The challenge of modern wireless backbone networks

By Dudy Cohen 5 min read


Long-haul wireless backbones are no longer just about connecting remote cities and rural sites. Modern backbone networks need to provide higher capacity than ever while overcoming challenges such as the cost of, and lack of, tower space. Modern long-haul solutions come to the rescue to resolve just such challenges.

 

Long-haul wireless backbone networks have been around for decades, typically bridging the connectivity gap between remote cities and rural areas where fiber is not available.

The initial challenge in building those networks was longer reach. The idea was to get the longest links, so that the number of relay sites between the endpoints could be reduced to a minimum.

While this challenge still exists, today’s modern digital lifestyle has added a capacity challenge to those networks. Connecting remote cities or rural areas now means creating an infrastructure for substantial data services. 4G network expansion, 5G service introduction, fixed broadband services, and business continuity and cloud services all need much higher capacity than traditional data services running alongside some TDM traffic on old backbone links.

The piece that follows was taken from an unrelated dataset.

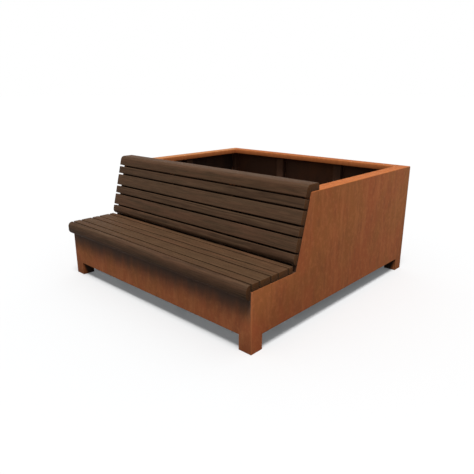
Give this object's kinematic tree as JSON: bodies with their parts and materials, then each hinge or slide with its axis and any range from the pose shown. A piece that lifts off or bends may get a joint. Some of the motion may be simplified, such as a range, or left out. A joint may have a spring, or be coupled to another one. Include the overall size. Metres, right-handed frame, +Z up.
{
  "type": "bench with planter",
  "caption": "Square weathering-steel planter box on corner feet, with a slatted hardwood bench with a leaning back and a rounded cap built into its front side.",
  "frame": {"origin": "on the ground, in the middle of the overall width and of the overall depth, from the nose of the seat to the rear wall", "axes": "+X to the right along the seat, as seen from in front of it; +Y from the seat to the back of the planter; +Z up"},
  "size_m": [2, 2.046, 0.9483],
  "materials": {
    "weathering_steel": "matte",
    "hardwood": "matte",
    "zinc_plated_steel": "satin"
  },
  "bodies": {
    "root": {"front_wall": "weathering_steel", "rear_wall": "weathering_steel", "planter_front_wall": "weathering_steel", "planter_floor": "weathering_steel", "floor_bearer_1": "weathering_steel", "floor_bearer_2": "weathering_steel", "floor_bearer_3": "weathering_steel", "floor_bearer_4": "weathering_steel", "seat_slat_1": "hardwood", "seat_slat_2": "hardwood", "seat_slat_3": "hardwood", "seat_slat_4": "hardwood", "seat_slat_5": "hardwood", "back_slat_1": "hardwood", "back_slat_2": "hardwood", "back_slat_3": "hardwood", "back_slat_4": "hardwood", "back_slat_5": "hardwood", "left_side_wall": "weathering_steel", "front_left_post": "weathering_steel", "rear_left_post": "weathering_steel", "front_left_foot_return": "weathering_steel", "rear_left_foot_return": "weathering_steel", "front_left_foot_plate": "weathering_steel", "rear_left_foot_plate": "weathering_steel", "rear_left_stiffener": "weathering_steel", "side_left_stiffener": "weathering_steel", "left_seat_rail": "weathering_steel", "left_back_rail": "weathering_steel", "left_seat_bearer": "weathering_steel", "left_back_bearer": "weathering_steel", "right_side_wall": "weathering_steel", "front_right_post": "weathering_steel", "rear_right_post": "weathering_steel", "front_right_foot_return": "weathering_steel", "rear_right_foot_return": "weathering_steel", "front_right_foot_plate": "weathering_steel", "rear_right_foot_plate": "weathering_steel", "rear_right_stiffener": "weathering_steel", "side_right_stiffener": "weathering_steel", "right_seat_rail": "weathering_steel", "right_back_rail": "weathering_steel", "right_seat_bearer": "weathering_steel", "right_back_bearer": "weathering_steel", "seat_nose_slat": "hardwood", "back_cap_slat": "hardwood", "nose_screw_1": "zinc_plated_steel", "nose_spacer_1": "zinc_plated_steel", "nose_screw_2": "zinc_plated_steel", "nose_spacer_2": "zinc_plated_steel", "nose_screw_3": "zinc_plated_steel", "nose_spacer_3": "zinc_plated_steel", "nose_screw_4": "zinc_plated_steel", "nose_spacer_4": "zinc_plated_steel", "cap_screw_1": "zinc_plated_steel", "cap_screw_2": "zinc_plated_steel", "cap_screw_3": "zinc_plated_steel", "cap_screw_4": "zinc_plated_steel"}
  },
  "joints": []
}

This trend has led operators to seek a new kind of backbone infrastructure – one that not only enables longer reach with ultra-high-power radios, but also significantly upgrades the capacity delivered over that infrastructure.

There are, as always, some constraints to overcome as well. Take tower space, for instance. Towers that are used for long-haul connectivity are often loaded. In some cases, those towers are not owned by the operator, which must pay significant rent according to the space and/or weight it occupies on the tower.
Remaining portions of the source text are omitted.